In dueling internal monologues, we hear Elaine ecstatic that she has found the man of her dreams while Griff sees the whole thing as a lark, a game as fake as the costumes they donned to join the play acting. Tellingly, he’s the only one who doesn’t drink her love potion, not coming completely under her feminine sway.
And so when Griff finds that his new love might be guilty of Wayne’s death, he confronts her. This time we see the other side of the male gaze, one of disappointment and anger that we must also imagine on Jerry’s face.
Now, it’s Elaine’s time to be overcome by need. Unable to accept that her love will be unrequited, she stabs Griff to death with a dagger, thus using a phallic symbol to destroy the patriarchal authority.

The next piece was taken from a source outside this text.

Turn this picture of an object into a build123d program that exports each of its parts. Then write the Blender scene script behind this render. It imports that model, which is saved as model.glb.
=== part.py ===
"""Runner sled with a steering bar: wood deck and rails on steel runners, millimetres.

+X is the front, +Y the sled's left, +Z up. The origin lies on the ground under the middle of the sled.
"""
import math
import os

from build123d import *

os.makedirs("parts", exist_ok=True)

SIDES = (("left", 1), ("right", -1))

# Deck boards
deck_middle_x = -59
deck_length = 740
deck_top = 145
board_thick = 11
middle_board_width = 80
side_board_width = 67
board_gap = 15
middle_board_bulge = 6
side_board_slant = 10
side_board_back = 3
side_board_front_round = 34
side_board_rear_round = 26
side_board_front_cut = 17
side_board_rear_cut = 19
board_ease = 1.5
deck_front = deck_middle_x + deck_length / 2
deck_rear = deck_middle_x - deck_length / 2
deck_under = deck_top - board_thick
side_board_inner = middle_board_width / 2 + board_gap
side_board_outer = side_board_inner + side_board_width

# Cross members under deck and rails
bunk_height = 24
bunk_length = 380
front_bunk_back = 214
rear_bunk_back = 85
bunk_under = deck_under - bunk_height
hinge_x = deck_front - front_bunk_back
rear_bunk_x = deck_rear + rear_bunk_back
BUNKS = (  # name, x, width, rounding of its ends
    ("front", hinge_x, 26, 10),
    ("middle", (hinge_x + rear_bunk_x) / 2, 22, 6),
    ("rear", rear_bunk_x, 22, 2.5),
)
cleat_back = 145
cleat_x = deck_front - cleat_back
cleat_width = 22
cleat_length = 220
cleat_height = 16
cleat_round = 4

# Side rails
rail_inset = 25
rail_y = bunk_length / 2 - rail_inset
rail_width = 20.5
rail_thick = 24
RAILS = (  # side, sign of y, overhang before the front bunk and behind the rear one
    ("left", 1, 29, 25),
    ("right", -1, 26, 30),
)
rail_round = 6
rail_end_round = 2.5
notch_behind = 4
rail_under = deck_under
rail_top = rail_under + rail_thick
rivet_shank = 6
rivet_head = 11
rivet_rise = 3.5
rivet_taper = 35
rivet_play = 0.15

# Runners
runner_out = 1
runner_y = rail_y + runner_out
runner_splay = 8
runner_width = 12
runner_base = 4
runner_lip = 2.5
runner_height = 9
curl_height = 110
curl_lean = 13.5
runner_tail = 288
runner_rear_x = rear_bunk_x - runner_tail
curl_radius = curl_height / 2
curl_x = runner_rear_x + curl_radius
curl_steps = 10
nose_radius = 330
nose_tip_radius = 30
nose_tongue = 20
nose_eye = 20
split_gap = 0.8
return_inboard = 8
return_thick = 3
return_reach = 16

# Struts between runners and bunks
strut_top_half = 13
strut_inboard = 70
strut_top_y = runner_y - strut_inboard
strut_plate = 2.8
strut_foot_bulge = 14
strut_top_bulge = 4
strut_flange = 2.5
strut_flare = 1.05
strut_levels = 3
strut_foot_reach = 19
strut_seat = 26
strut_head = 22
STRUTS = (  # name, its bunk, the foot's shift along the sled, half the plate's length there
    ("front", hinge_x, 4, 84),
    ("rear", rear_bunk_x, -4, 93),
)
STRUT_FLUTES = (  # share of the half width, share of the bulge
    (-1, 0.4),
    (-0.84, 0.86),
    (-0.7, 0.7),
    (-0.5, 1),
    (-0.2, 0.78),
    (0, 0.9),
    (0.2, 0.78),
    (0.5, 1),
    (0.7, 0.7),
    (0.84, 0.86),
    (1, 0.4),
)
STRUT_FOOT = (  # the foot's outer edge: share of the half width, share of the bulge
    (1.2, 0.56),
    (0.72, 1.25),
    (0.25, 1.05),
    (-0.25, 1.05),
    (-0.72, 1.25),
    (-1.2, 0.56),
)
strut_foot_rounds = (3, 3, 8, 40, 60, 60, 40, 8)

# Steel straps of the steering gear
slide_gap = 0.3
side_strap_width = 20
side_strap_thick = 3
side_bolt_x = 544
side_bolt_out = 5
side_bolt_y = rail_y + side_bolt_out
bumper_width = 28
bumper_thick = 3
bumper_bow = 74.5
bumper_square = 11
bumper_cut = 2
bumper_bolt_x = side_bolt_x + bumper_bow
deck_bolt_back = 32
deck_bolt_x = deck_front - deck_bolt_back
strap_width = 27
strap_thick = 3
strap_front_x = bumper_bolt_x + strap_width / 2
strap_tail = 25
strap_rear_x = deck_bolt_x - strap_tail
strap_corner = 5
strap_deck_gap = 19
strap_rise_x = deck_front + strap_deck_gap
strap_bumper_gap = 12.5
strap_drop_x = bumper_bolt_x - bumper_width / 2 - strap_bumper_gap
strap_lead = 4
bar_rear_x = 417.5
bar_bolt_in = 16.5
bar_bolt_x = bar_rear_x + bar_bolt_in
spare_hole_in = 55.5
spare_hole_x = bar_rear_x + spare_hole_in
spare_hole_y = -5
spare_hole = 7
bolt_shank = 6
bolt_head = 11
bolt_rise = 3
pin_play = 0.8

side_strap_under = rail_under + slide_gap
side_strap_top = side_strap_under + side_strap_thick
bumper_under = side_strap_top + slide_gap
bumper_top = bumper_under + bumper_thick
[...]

These are but a few of the themes and symbols running through The Love Witch. But by examining gender roles through these archetypes, Biller shows how complex modern love rituals can be.
Naomi Goldenberg, who helped such modern witches as Starhawk gain academic credibility, wrote, “The word witch can conjure female carnality, deep emotion, imaginings that border on madness, the playfulness and vulnerability of infancy and old age, the perpetual birth and decay of the natural world. Witches thus are well-positioned to make institutions nervous by calling attention to that which a dominant patriarchal order must occlude.”
Elaine declared herself the love witch but didn’t have the depth to carry off either term. She used her outer beauty to influence her sex life, but she only indulged that one side of herself. As many politicians say these days, no magic wand exists to wave around and create perfection. It is a muddy, bloody mess that takes interior work for maximum exterior attraction.